What do the lines from the top of the data through the line with "function bracket_point(q, inset)" say? Quote them exactly and include both ends.
+ + + + + + +
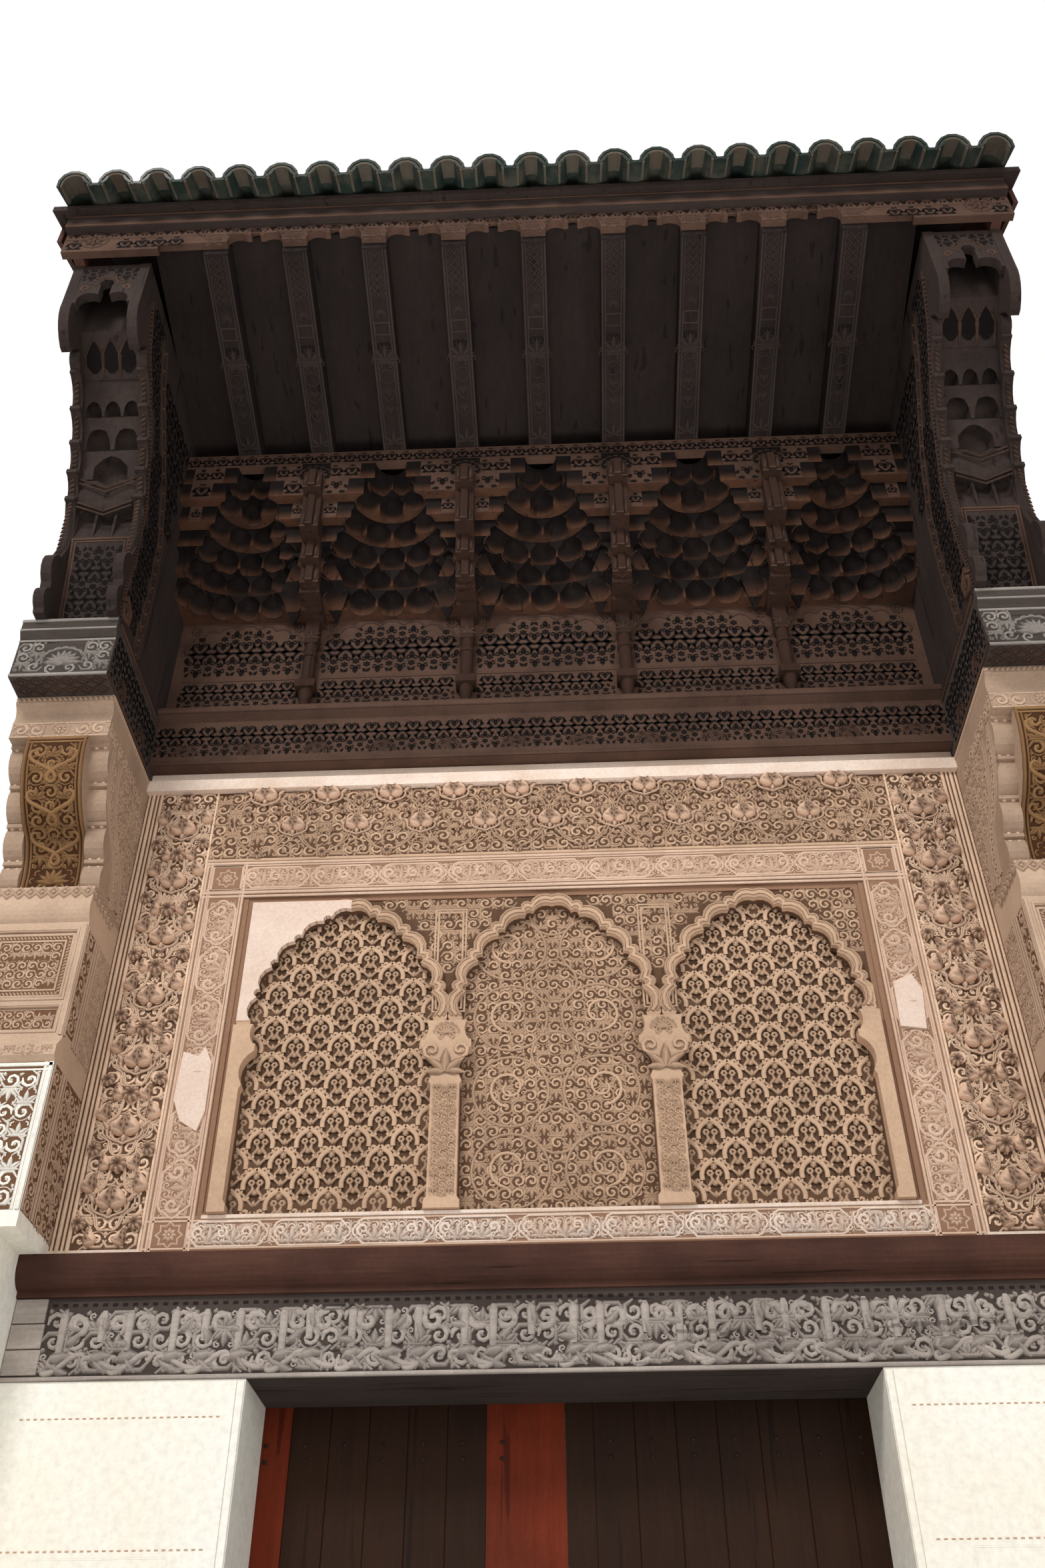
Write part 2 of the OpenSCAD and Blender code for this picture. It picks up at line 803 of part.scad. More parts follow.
module hood_colonnettes() {
    color("peru") for (i = [1 : vault_bays - 1])
        translate([rib_x(i), 0, 0]) hood_colonnette();
}

module rear_frieze() {
    color("peru") run_x(-half_bay, half_bay) polygon([
        [vault_out - frieze_t, frieze_z],
        [vault_out, frieze_z],
        [vault_out, rafter_rear_z - seat],
        [vault_out - frieze_t, rafter_rear_z - frieze_t * rafter_rise - seat]]);
}

// Side brackets, drawn for the right side
// Places of the steps up a bracket's front edge, as shares of its reach and height
bracket_steps = [[0.555, 0], [0.56, 0.09], [0.55, 0.215], [0.573, 0.415], [0.614, 0.485], [0.654, 0.568],
    [0.716, 0.647], [0.786, 0.73]];
bracket_nose = [[0.835, 0.775], [0.878, 0.71], [0.898, 0.71], [0.972, 0.82], [0.975, 1]];

function bracket_point(q, inset) = [q.x * hood_out - inset, hood_z + q.y * bracket_h];

// Front edge of a bracket: two volutes, hollow steps with a thin cap each, and a nose
function bracket_edge(inset) =
    let (
        p = [for (q = bracket_steps) bracket_point(q, inset)],
        nose = [for (q = bracket_nose) bracket_point(q, inset)],
        last = len(p) - 1,
        lip = 28,
        cap = 32
    )
    concat(
        [p[0]],
        [for (i = [0 : 1]) each arc(p[i] + [12, 30], p[i + 1] + [0, -20], -0.3)],
        [for (i = [2 : last - 1]) each concat(
            arc(p[i], p[i + 1] + [0, -cap], 0.14, 4),
            [p[i + 1] + [lip, -cap], p[i + 1] + [lip, 0]])],
        arc(p[last] + [cap, 0], nose[0], -0.2, 4),
        arc(nose[0], nose[1], 0.12, 4),
        arc(nose[2], nose[3], -0.16),
        [nose[4]]);

module bracket_board(x) {
    run_x(x, x + board_t) polygon(concat([[0, hood_z]], bracket_edge(0), [[0, bracket_top]]));
}

module bracket_boards() {
    color("peru") {
        bracket_board(half_bay);
        bracket_board(bracket_high);
    }
}

// Cells in each tier between the boards, counted from the second step; 0 is the slab with a keel
bracket_cells_in = [3, 0, 1, 2, 3];
cell_inset = 60;
keel_drop = 75;

// Where the lowest cells start, as shares of the bracket's reach and height
cell_foot = [0.56, 0.3];

// One tier of cells from share a to share b, leaning forward
module bracket_tier(a, b, cells) {
    p = bracket_point(a, cell_inset);
    q = bracket_point(b, cell_inset);
    w = (bracket_high - bracket_low) / cells;
    r = min(w * 0.43, (bracket_high - bracket_low) * 0.3);
    difference() {
        run_x(bracket_low, bracket_high) polygon([[0, p.y], [p.x, p.y], [q.x - 10, q.y], [0, q.y]]);
        for (k = [0 : cells - 1])
            translate([bracket_low + (k + 0.5) * w, -p.x, p.y - 1]) {
                cylinder(h = q.y - p.y - r, r = r);
                translate([0, 0, q.y - p.y - r - 0.5]) cylinder(h = r * 0.9, r1 = r, r2 = r * 0.3);
            }
    }
}

// Slab whose two faces meet in a keel, with a V-shaped lower and upper edge
module bracket_keel(i) {
    p = bracket_point(bracket_steps[i], 20);
    q = bracket_point(bracket_steps[i + 1], 20);
    mid = (bracket_low + bracket_high) / 2;
    intersection() {
        run_x(bracket_low, bracket_high)
            polygon([[0, p.y - keel_drop], [p.x - 10, p.y - keel_drop], [p.x, p.y], [q.x, q.y], [0, q.y]]);
        front_plate(-hood_out, 0) polygon([
            [bracket_low, p.y], [mid, p.y - keel_drop], [bracket_high, p.y],
            [bracket_high, q.y + cell_inset / 4], [mid, q.y - keel_drop], [bracket_low, q.y + cell_inset / 4]]);
        linear_extrude(q.y) polygon([
            [bracket_low, 0], [bracket_low, cell_inset - q.x], [mid, -q.x], [bracket_high, cell_inset - q.x],
            [bracket_high, 0]]);
    }
}

// Between the boards, from the foot up: a leaning panel, cells, the keeled slab, cells, a plain leaning board
module bracket_cells() {
    n = len(bracket_steps);
    core = 150;
    board_inset = 210;
    foot = bracket_point(bracket_steps[0], board_inset - 10);
    head = bracket_point(cell_foot, cell_inset);
    tip = bracket_point(bracket_nose[3], board_inset);
    color("burlywood") union() {
        run_x(bracket_low, bracket_high) polygon(concat(
            [[0, hood_z], foot, head],
            [for (i = [3 : n - 1]) bracket_point(bracket_steps[i], core)],
            [[0, bracket_point(bracket_steps[n - 1], core).y]]));
        for (i = [0 : len(bracket_cells_in) - 1])
            if (bracket_cells_in[i] > 0)
                bracket_tier(i == 0 ? cell_foot : bracket_steps[i + 2], bracket_steps[i + 3], bracket_cells_in[i]);
            else
                bracket_keel(i + 2);
        run_x(bracket_low, bracket_high) let (p = bracket_point(bracket_steps[n - 1], cell_inset))
            polygon([[0, p.y], p, tip, [tip.x, bracket_top], [0, bracket_top]]);
    }
}

// Plate across the head of a bracket, with a trefoil opening
module bracket_plate() {
    w = bracket_high - bracket_low;
    mid = (bracket_low + bracket_high) / 2;
    low = bracket_point(bracket_nose[3], 0);
    h = bracket_top - low.y;
    color("peru") front_plate(-low.x, -low.x + 60) difference() {
        translate([bracket_low, low.y]) square([w, h]);
        translate([mid, low.y + h * 0.5]) circle(r = w * 0.12);
        translate([mid - w * 0.1, low.y - 1]) square([w * 0.2, h * 0.5]);
        for (side = [-1, 1])
            translate([mid + side * w * 0.24, low.y + h * 0.08]) circle(r = w * 0.2);
        translate([mid - w * 0.44, low.y - 1]) square([w * 0.88, h * 0.08]);
    }
}

module bracket_plates() {
    bracket_plate();
    left() bracket_plate();
}

module bracket_left_boards() {
    left() bracket_boards();
}

module bracket_right_boards() {
    bracket_boards();
}

module bracket_left_cells() {
    left() bracket_cells();
}

module bracket_right_cells() {
    bracket_cells();
}

// Roof
module rafters() {
    tail = rafter_rear_z - vault_out * rafter_rise;
    nose = tail + hood_out * rafter_rise;
    color("sienna") for (i = [0 : rafter_n - 1]) {
        x = (i - (rafter_n - 1) / 2) * rafter_pitch;
        run_x(x - rafter_w / 2, x + rafter_w / 2) polygon([
            [0, tail], [hood_out, nose], [hood_out, nose + rafter_d], [0, tail + rafter_d]]);
    }
}

module ceiling_boards() {
    tail = rafter_rear_z - vault_out * rafter_rise + rafter_d;
    nose = tail + hood_out * rafter_rise;
    color("sienna") run_x(-half_bay, half_bay) polygon([
        [0, tail], [hood_out, nose], [hood_out, nose + ceiling_t], [0, tail + ceiling_t]]);
}

// Trefoil opening between two rafters: round shoulders and a small keyhole over them
module fascia_opening(gap) {
    shoulder = gap * 0.19;
    key = fascia_h * 0.185;
    translate([-gap / 2, -1]) square([gap, fascia_h * 0.15 + 1]);
    for (side = [-1, 1])
        translate([side * (gap / 2 - shoulder), fascia_h * 0.15]) circle(r = shoulder);
    translate([shoulder - gap / 2, 0]) square([gap - 2 * shoulder, fascia_h * 0.38]);
    translate([0, fascia_h * 0.6]) circle(r = key);
    translate([-key * 0.8, 0]) square([key * 1.6, fascia_h * 0.6]);
}

module fascia() {
    gap = rafter_pitch - rafter_w;
    color("peru") union() {
        front_plate(-hood_out - fascia_t, -hood_out) difference() {
            translate([-half_all, fascia_z]) square([2 * half_all, fascia_h]);
            for (i = [1 : rafter_n - 1])
                translate([(i - rafter_n / 2) * rafter_pitch, fascia_z]) fascia_opening(gap);
        }
        for (side = [-1, 1])
            translate([side * (half_all + half_bay - board_t) / 2, -hood_out - fascia_t / 2, 0])
                block([-(pier_w + board_t) / 2, -fascia_t / 2, bracket_top],
                    [(pier_w + board_t) / 2, fascia_t / 2, fascia_z + fascia_h / 2]);
    }
}

module eave_plank() {
    color("brown") run_x(-half_all, half_all) polygon([
        [hood_out + fascia_t, eave_z],
        [hood_out + 2 * fascia_t, eave_z],
        [hood_out + 2 * fascia_t, deck_z - seat],
        [hood_out + fascia_t, deck_z + fascia_t * roof_rise - seat]]);
}

module gable_board() {
    color("brown") run_x(bracket_high, bracket_high + board_t) polygon([
        [0, bracket_top],
        [hood_out, bracket_top],
        [hood_out, deck_z + 2 * fascia_t * roof_rise - seat],
        [0, deck_z + (hood_out + 2 * fascia_t) * roof_rise - seat]]);
}

module gable_boards() {
    gable_board();
    left() gable_board();
}

// Sloping board under the roof's edge at each side
module barge_board() {
    low = deck_z + 2 * fascia_t * roof_rise;
    color("brown") run_x(deck_half - barge_t, deck_half) polygon([
        [0, deck_z + (hood_out + 2 * fascia_t) * roof_rise - seat - barge_h],
        [hood_out, low - seat - barge_h],
        [hood_out, low - seat],
        [0, deck_z + (hood_out + 2 * fascia_t) * roof_rise - seat]]);
}

module barge_boards() {
    barge_board();
    left() barge_board();
}

module roof_deck() {
    base = deck_z + (hood_out + 2 * fascia_t) * roof_rise;
    low = base - deck_front * roof_rise;
    up = deck_t / cos(roof_pitch);
    color("sienna") run_x(-deck_half, deck_half) polygon([
        [0, base], [deck_front, low], [deck_front, low + up], [0, base + up]]);
}

// Section across a half-round tile, cut level at a height above its centre
module tile_section(cut) {
    difference() {
        circle(r = tile_r);
        circle(r = tile_r - tile_t);
        translate([-tile_r - 1, cut - 2 * tile_r]) square([2 * tile_r + 2, 2 * tile_r]);
    }
}

// Channel tiles on the boards, cover tiles over their edges
module roof_tiles() {
    base = deck_z + (hood_out + 2 * fascia_t) * roof_rise + deck_t / cos(roof_pitch);
    n = floor((2 * deck_half - 2 * tile_r) / tile_pitch);
    color("darkgreen") translate([0, 0, base]) rotate([90 + roof_pitch, 0, 0])
        linear_extrude(tiles_front / cos(roof_pitch)) {
            for (i = [0 : n])
                translate([(i - n / 2) * tile_pitch, tile_t]) tile_section(0);
            for (i = [0 : n - 1])
                translate([(i + 0.5 - n / 2) * tile_pitch, tile_r]) mirror([0, 1]) tile_section(tile_r * 0.35);
        }
}

wall_left();
wall_right();
wall_over_door();
threshold();
lintel();
lintel_cornice();
rear_lintel();
leaf_left_planks();
leaf_left_stiles();
leaf_left_ledges();
leaf_right_planks();
leaf_right_stiles();
leaf_right_ledges();
stucco_frame();
arcade_plate();
arch_ribbons();
arcade_columns();
lattice_left();
lattice_centre();
lattice_right();
side_band_left();
side_band_right();
top_band();
stucco_ledge();
pier_left_shaft();
pier_right_shaft();
pier_left_block();
pier_right_block();
pier_left_console();
pier_right_console();
beam_left();
beam_right();
beam_back();
hood_panel();
hood_colonnettes();
hood_vault();
rear_frieze();
bracket_left_boards();
bracket_right_boards();
bracket_left_cells();
bracket_right_cells();
bracket_plates();
rafters();
ceiling_boards();
fascia();
eave_plank();
gable_boards();
barge_boards();
roof_deck();
roof_tiles();
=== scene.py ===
"""Looks of a monumental portal bay: finishes, carving, door boards, roof tiles, stage and camera."""
import math
import random

import bmesh
import bpy
import numpy as np
from bpy.props import FloatProperty, FloatVectorProperty, IntProperty, PointerProperty
from mathutils import Matrix, Vector


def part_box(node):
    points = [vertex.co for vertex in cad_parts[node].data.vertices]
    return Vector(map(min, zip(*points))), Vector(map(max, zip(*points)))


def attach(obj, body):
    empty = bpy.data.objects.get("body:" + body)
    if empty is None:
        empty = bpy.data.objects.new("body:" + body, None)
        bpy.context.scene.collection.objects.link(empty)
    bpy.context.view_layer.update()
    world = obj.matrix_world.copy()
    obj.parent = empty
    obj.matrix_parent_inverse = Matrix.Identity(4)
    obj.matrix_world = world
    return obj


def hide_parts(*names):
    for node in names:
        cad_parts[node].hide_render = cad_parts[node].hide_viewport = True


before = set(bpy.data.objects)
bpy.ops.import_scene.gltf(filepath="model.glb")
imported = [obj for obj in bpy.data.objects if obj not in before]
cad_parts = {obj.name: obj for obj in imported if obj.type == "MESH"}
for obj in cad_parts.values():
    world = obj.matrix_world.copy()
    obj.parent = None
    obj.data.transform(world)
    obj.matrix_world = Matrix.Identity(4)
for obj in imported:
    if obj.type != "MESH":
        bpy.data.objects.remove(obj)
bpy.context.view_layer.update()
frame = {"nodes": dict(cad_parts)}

bl_info = {
    "name": "Portal Bay",
    "version": (1, 0, 0),
    "blender": (4, 5, 0),
    "location": "View3D > Sidebar > Portal",
    "description": "Dresses a carved portal bay with stucco, cedar, planks and glazed tiles",
    "category": "Add Mesh",
}

FULL = 2 * math.pi
SIDES = ((-1, "left"), (1, "right"))

# Vault of the hood: five bays between ribs, each with a niche that narrows from tier to tier
VAULT_TIERS = 6
VAULT_TAPER = 6.6
RIB_PLACES = (-1.575, -0.525, 0.525, 1.575)
RIB_HALF = 0.063


def tint(red, green, blue):
    """Linear colour of an 8-bit screen colour"""
    return tuple(((c / 255 + 0.055) / 1.055) ** 2.4 if c > 10 else c / 255 / 12.92
                 for c in (red, green, blue))


def colour_property(name, description, red, green, blue):
    return FloatVectorProperty(name=name, description=description, default=tint(red, green, blue),
                               subtype="COLOR", size=3, min=0, max=1)


def length_property(name, description, default):
    return FloatProperty(name=name, description=description, default=default, unit="LENGTH")


def angle_property(name, description, degrees):
    return FloatProperty(name=name, description=description, default=math.radians(degrees), subtype="ANGLE")


class PortalStage(bpy.types.PropertyGroup):
    eye_height: length_property("Eye Height", "Height of the camera over the ground", 1.6)
    eye_distance: length_property("Eye Distance", "Distance of the camera from the wall", 6.4415)
    eye_side: length_property("Eye Side", "Place of the camera right of the middle", 0.0646)
    pitch: angle_property("Pitch", "How far the camera looks up", 39.549)
    yaw: angle_property("Yaw", "How far the camera looks to the right", -2.031)
    roll: angle_property("Roll", "How far the camera leans", -0.410)
    lens: FloatProperty(name="Lens", description="Focal length on a 36 mm sensor", default=30.97)
    floor_size: length_property("Floor Size", "Width of the pale floor", 60.0)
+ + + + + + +
• [Solution to the problem]:
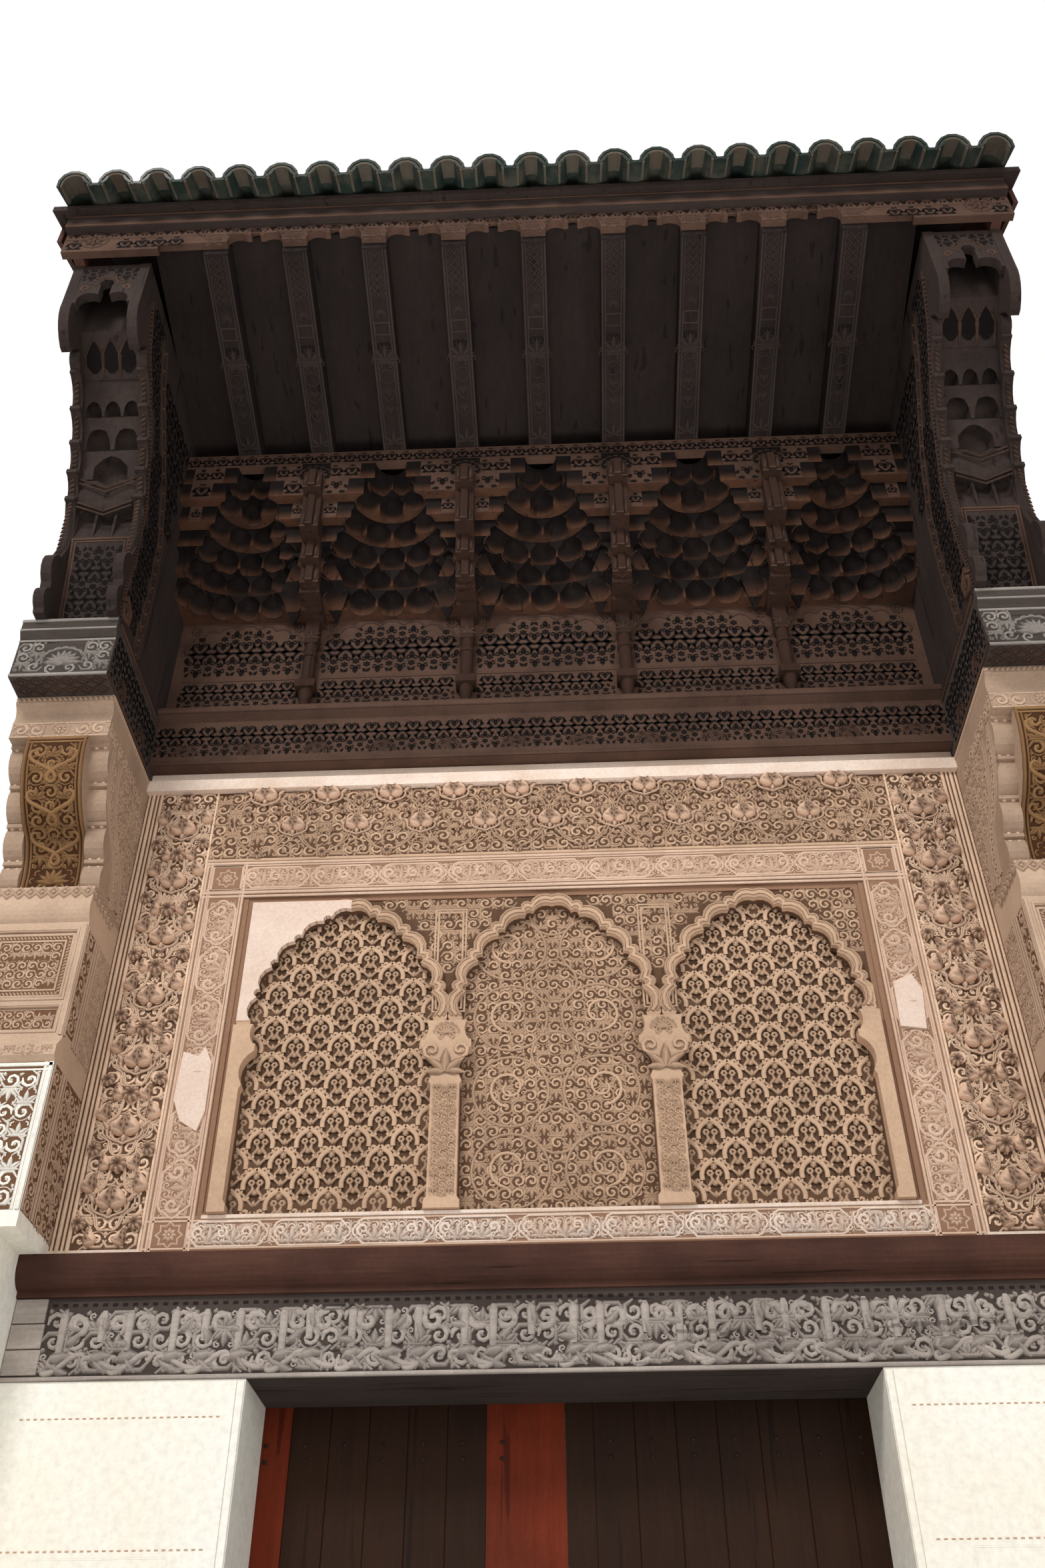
Write part 2 of the OpenSCAD and Blender code for this picture. It picks up at line 803 of part.scad. More parts follow.
module hood_colonnettes() {
    color("peru") for (i = [1 : vault_bays - 1])
        translate([rib_x(i), 0, 0]) hood_colonnette();
}

module rear_frieze() {
    color("peru") run_x(-half_bay, half_bay) polygon([
        [vault_out - frieze_t, frieze_z],
        [vault_out, frieze_z],
        [vault_out, rafter_rear_z - seat],
        [vault_out - frieze_t, rafter_rear_z - frieze_t * rafter_rise - seat]]);
}

// Side brackets, drawn for the right side
// Places of the steps up a bracket's front edge, as shares of its reach and height
bracket_steps = [[0.555, 0], [0.56, 0.09], [0.55, 0.215], [0.573, 0.415], [0.614, 0.485], [0.654, 0.568],
    [0.716, 0.647], [0.786, 0.73]];
bracket_nose = [[0.835, 0.775], [0.878, 0.71], [0.898, 0.71], [0.972, 0.82], [0.975, 1]];

function bracket_point(q, inset) = [q.x * hood_out - inset, hood_z + q.y * bracket_h];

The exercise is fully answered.